▶ [GOAL] Will you restate verbatim the lines running from the line with "if obj.type not" to the end of the data, leaving out everything else?
--- Start ---
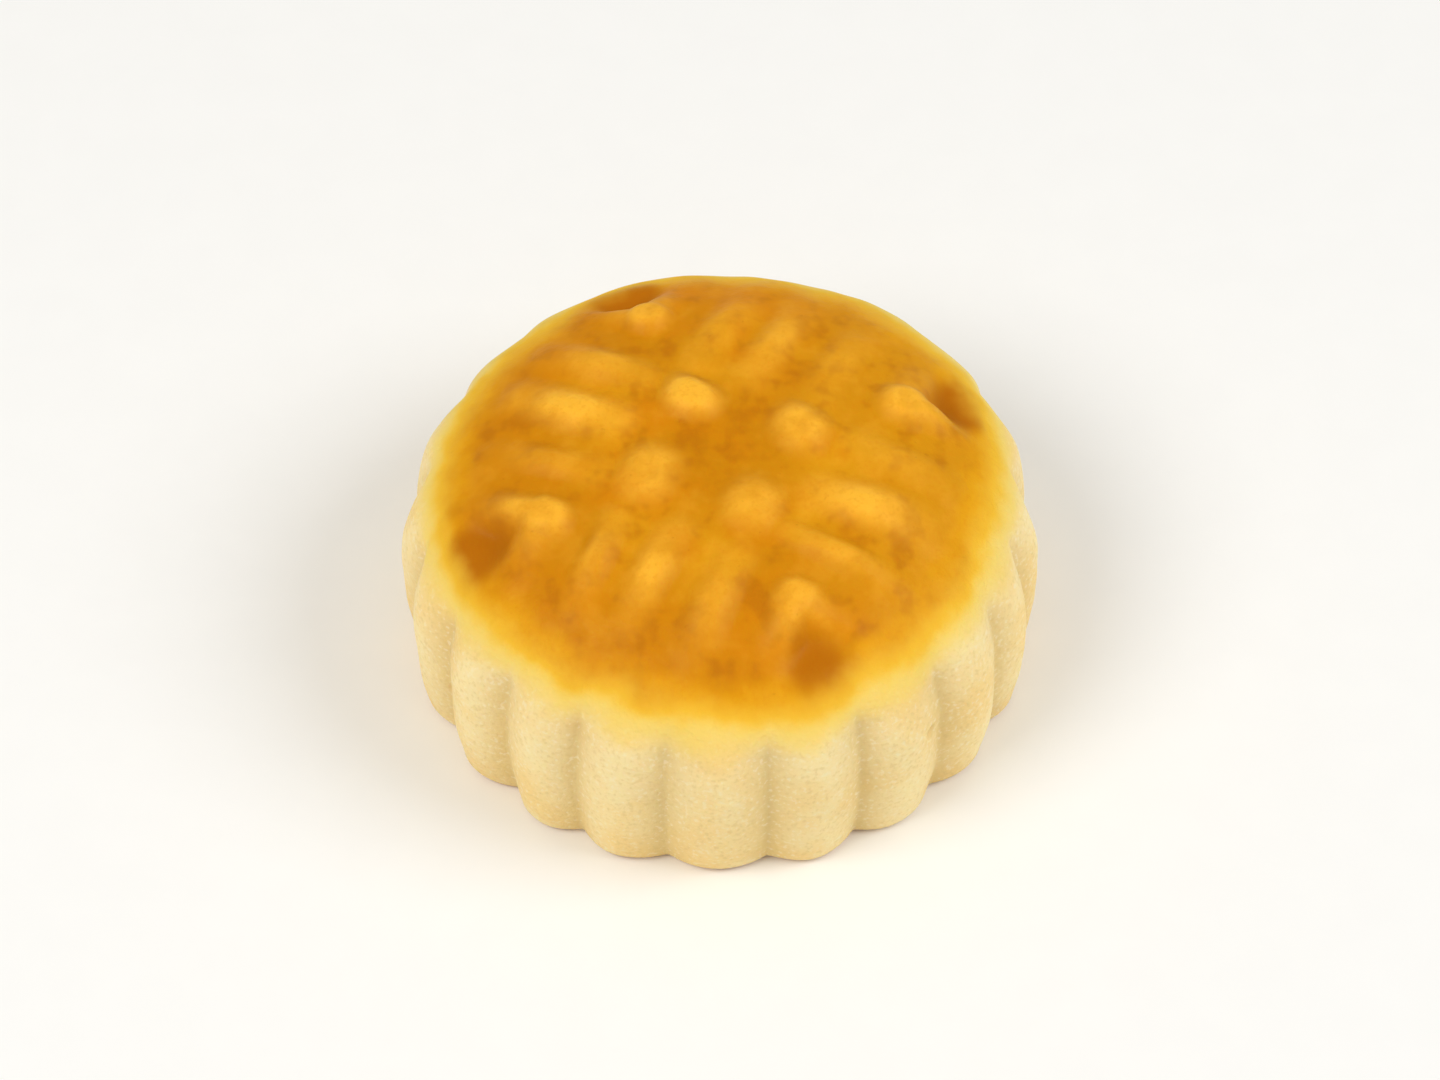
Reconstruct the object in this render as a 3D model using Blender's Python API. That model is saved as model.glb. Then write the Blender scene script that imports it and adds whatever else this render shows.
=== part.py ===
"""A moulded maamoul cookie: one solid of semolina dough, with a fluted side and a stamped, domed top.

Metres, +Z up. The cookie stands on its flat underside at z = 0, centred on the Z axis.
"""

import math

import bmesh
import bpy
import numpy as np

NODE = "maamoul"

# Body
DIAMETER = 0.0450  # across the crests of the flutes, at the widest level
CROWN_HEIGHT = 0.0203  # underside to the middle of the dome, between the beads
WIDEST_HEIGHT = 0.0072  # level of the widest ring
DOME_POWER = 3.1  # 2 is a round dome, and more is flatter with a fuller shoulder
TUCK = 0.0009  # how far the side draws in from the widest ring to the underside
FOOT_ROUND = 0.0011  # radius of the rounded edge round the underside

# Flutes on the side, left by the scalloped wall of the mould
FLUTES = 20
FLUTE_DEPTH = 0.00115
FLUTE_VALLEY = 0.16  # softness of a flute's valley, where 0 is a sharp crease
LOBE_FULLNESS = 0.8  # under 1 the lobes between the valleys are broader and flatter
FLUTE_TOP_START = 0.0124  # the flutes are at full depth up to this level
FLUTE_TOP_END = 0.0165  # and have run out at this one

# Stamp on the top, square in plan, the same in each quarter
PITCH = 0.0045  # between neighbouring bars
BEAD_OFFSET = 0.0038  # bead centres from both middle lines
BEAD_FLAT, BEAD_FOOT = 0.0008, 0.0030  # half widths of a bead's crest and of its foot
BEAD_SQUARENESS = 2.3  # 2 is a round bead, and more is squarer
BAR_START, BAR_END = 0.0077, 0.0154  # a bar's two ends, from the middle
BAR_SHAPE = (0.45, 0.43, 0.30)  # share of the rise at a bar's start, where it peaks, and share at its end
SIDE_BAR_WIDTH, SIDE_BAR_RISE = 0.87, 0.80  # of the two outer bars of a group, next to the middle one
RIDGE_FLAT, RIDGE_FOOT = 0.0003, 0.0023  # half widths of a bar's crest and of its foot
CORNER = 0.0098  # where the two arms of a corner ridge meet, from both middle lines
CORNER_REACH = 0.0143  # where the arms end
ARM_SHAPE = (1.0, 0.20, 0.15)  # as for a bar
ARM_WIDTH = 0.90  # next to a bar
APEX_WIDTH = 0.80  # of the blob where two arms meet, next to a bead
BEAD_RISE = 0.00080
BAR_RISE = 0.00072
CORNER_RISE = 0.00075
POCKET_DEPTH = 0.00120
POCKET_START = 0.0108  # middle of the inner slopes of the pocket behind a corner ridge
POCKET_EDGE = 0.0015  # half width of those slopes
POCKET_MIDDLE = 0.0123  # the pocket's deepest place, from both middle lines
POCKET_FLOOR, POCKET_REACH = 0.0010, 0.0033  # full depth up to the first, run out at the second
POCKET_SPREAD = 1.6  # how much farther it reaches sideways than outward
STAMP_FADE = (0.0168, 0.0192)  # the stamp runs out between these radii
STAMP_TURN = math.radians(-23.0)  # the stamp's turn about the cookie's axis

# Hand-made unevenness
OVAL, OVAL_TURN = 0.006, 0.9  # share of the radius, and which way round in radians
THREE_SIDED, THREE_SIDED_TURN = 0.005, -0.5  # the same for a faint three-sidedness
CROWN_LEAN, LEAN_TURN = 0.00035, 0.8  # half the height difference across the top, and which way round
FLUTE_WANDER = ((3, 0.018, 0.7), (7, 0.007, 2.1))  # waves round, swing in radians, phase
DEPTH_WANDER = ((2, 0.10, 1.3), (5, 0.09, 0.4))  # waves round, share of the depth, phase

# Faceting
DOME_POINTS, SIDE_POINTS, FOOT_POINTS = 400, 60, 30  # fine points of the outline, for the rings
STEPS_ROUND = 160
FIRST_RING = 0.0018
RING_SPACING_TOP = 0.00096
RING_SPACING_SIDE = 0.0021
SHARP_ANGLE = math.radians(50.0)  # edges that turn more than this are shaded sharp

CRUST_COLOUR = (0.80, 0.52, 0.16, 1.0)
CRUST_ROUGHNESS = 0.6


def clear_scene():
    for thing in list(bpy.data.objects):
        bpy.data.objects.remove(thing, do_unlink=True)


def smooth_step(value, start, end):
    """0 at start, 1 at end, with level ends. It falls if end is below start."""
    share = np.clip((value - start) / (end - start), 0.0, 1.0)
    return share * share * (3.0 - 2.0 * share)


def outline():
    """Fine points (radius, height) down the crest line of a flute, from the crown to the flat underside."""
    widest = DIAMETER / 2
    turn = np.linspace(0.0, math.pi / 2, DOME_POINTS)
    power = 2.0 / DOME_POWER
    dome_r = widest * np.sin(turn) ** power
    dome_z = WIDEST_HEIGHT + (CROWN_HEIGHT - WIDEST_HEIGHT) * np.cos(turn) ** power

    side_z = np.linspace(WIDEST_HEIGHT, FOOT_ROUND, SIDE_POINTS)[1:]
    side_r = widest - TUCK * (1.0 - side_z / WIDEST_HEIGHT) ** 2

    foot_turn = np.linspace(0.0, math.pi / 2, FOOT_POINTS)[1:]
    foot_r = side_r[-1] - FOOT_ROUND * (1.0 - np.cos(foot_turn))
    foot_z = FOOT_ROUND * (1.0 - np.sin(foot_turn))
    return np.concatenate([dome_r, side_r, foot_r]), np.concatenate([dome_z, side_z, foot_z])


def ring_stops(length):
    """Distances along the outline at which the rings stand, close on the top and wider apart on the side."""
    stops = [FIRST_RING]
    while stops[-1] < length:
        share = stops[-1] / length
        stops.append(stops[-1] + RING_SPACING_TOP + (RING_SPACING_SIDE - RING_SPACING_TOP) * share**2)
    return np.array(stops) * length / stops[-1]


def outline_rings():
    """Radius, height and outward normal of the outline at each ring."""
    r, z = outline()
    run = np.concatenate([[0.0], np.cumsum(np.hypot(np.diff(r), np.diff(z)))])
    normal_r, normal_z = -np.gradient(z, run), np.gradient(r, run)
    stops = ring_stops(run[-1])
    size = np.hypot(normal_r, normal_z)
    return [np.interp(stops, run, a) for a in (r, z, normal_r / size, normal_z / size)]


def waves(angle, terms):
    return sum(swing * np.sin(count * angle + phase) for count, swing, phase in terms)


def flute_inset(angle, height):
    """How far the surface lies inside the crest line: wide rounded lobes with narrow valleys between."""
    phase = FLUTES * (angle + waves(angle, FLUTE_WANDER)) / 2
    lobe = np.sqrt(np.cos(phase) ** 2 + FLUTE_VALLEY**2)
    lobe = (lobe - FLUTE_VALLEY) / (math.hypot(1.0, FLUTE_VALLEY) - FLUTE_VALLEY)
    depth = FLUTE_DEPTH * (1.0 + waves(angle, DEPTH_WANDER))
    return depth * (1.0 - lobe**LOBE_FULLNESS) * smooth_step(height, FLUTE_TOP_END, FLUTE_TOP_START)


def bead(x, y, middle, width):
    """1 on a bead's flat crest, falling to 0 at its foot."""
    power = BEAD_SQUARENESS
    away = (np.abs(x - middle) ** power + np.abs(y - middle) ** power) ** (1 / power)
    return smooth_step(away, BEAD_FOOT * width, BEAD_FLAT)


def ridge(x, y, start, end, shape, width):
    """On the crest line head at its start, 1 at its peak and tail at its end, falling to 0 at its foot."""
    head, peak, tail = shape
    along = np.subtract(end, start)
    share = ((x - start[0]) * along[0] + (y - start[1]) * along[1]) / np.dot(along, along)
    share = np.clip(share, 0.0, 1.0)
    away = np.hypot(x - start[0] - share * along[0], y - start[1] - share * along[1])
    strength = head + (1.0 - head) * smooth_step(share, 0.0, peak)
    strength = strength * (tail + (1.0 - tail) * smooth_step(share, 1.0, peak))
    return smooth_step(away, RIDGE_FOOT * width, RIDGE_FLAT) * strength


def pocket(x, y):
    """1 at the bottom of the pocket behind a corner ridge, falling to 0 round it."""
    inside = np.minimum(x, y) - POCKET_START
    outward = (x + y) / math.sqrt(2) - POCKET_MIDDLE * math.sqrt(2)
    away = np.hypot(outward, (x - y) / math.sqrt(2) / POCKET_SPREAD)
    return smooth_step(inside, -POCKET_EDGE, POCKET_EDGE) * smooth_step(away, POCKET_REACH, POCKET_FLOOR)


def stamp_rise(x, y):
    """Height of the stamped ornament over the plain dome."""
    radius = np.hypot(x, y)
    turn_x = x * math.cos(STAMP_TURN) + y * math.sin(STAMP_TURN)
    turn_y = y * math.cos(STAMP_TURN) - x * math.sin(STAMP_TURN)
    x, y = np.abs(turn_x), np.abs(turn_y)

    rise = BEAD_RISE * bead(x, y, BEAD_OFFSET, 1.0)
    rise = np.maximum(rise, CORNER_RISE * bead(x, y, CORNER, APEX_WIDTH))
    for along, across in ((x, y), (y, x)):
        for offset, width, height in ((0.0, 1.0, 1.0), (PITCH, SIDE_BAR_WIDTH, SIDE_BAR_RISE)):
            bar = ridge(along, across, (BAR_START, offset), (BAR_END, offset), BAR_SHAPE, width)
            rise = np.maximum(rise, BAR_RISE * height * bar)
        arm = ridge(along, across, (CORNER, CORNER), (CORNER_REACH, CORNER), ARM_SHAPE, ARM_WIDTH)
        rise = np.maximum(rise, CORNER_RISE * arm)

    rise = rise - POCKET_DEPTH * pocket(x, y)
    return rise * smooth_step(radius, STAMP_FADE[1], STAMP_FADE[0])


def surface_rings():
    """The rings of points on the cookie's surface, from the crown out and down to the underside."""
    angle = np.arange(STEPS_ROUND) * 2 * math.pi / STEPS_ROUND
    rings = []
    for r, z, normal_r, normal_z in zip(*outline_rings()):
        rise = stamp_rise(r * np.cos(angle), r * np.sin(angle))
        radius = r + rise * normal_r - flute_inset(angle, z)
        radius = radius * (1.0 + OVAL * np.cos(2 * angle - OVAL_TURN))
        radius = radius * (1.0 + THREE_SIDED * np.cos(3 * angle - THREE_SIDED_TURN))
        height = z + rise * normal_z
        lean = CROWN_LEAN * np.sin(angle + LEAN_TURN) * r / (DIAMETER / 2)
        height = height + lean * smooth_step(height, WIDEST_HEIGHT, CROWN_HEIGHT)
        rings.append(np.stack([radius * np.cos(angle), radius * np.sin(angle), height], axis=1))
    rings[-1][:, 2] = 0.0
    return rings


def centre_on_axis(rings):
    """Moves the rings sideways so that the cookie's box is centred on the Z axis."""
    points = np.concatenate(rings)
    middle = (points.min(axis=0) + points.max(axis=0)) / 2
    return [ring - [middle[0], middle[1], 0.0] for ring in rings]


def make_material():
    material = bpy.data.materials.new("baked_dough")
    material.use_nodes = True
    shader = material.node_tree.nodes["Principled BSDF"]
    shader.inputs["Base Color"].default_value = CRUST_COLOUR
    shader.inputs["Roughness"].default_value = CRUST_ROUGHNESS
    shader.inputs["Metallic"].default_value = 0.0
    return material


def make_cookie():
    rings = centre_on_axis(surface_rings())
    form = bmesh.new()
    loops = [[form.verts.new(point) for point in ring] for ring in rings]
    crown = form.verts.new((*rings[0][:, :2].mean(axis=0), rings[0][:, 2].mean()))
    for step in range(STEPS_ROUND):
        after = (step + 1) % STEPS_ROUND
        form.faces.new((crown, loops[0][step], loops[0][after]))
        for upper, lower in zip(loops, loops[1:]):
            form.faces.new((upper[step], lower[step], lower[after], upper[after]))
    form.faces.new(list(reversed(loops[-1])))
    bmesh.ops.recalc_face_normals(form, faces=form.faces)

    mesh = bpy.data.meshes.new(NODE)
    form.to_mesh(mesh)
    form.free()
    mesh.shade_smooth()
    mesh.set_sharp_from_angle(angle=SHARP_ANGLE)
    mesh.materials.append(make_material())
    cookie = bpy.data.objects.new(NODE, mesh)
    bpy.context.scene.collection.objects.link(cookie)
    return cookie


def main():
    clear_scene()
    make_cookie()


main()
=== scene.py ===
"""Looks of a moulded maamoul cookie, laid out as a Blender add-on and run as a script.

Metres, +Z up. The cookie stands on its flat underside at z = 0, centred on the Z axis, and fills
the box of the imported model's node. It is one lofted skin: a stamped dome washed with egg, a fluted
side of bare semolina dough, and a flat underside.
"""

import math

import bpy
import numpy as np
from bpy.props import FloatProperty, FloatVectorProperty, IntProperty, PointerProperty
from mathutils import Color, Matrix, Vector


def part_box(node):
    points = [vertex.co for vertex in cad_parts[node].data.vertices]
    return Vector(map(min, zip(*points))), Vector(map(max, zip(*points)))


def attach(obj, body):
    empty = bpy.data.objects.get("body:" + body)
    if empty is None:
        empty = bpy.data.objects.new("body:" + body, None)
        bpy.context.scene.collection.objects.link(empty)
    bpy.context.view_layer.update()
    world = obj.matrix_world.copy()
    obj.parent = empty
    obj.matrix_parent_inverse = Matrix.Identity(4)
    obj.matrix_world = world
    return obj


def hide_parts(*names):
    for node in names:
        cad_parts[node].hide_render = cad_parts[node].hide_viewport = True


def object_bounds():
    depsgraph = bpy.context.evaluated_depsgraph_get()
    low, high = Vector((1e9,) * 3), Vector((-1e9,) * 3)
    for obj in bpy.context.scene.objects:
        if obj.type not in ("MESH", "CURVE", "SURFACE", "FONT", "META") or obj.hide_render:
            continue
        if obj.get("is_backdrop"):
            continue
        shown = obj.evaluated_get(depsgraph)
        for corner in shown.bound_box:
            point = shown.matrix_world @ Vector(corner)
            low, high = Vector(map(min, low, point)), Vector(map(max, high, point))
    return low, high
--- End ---
▶ [ANSWER TO THE PROBLEM]
        if obj.type not in ("MESH", "CURVE", "SURFACE", "FONT", "META") or obj.hide_render:
            continue
        if obj.get("is_backdrop"):
            continue
        shown = obj.evaluated_get(depsgraph)
        for corner in shown.bound_box:
            point = shown.matrix_world @ Vector(corner)
            low, high = Vector(map(min, low, point)), Vector(map(max, high, point))
    return low, high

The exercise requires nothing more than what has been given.